Bob: Point taken, but this argument proves too much. This is not just an argument against identifying with EA - it's an argument against identifying with any collective, since every collective makes you feel some tribalism.

Alice: And that's exactly what I'm defending. I think it makes sense to work with collectives to accomplish shared goals - as I said, I would still work at EA organizations - but I am much less excited about identifying with them. That shared identity is not necessary for us to do good work together, and it creates a lot of scope for abuse.

Bob: That feels uncomfortably transactional. Can you really work with someone towards a shared goal that is meaningful to you without feeling some bond with them? Don't you feel kinship with people who care about animal suffering, for example?

Alice: Well... I see what you mean, so I'll step back from the strong claim. But the EA community is far more tightly knit than that basic moral kinship. We have group houses, co-working spaces, student groups, conferences with afterparties, a CEA community health team, the Forum, Dank EA Memes, EA Twitter... this is not your average community, and the typical EA could probably step back quite a lot while retaining that kinship and the sense of working together to make the world better.

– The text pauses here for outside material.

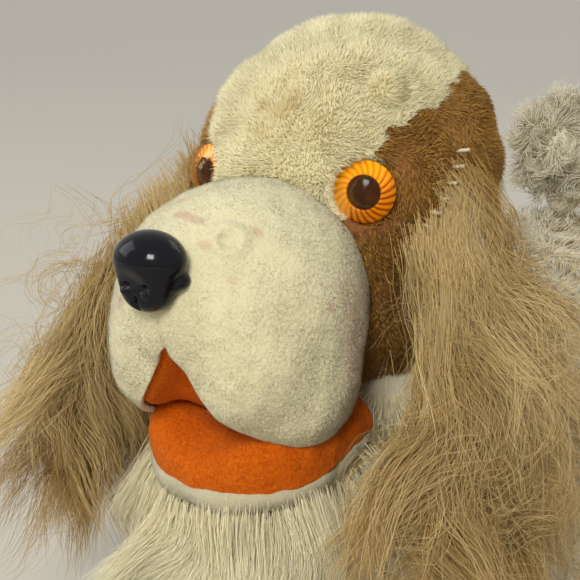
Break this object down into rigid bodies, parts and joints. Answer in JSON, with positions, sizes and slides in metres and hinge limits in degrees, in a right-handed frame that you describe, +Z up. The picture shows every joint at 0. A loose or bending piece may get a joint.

Bob: It's true that this is a highly-engaged community, but most of those aren't just for fun; they have some role in our ability to do good. To pick on two examples you listed, I've met people at conferences who I learnt a lot from, and the Forum is one of the best websites on the internet if you filter it aggressively. I wouldn't take this reasoning too literally, but I still suspect that if you disengaged from the Forum and stopped meeting EAs at conferences, it would reduce your impact.

Alice: I'm uncomfortable with that kind of reasoning. "If you engage less with the specific EA movement, you will renege on your moral commitments" sounds like "if you engage less with our specific religious institution, you will renege on your commitment to God". It could be true, but it's also a self-serving belief for communities to hold.

Bob: That's undeniable, and I would never take this argument into the realm of moral blackmail. At the same time, it's a real possibility. Do you have a specific reason to believe it's wrong?

Alice: Nope, and I'm comfortable with that.

Bob: I understand your concern, but EA started as a bunch of individuals reading a book, donating some money and going on with life. There are sensible reasons why we quickly grew out of that; it's just not the way to do the most good. We need to act collectively, to form organizations that scale, and we need to exchange ideas to learn from each other, so I think even the best possible version of the EA community is not far from what we have now.

Alice: Of course EA had to grow, but the question comes back to whether this community is actually realizing the promise of that growth. I don't want to lean too heavily on recent events, but I think they are actually informative that we have less of a handle on doing good than we thought.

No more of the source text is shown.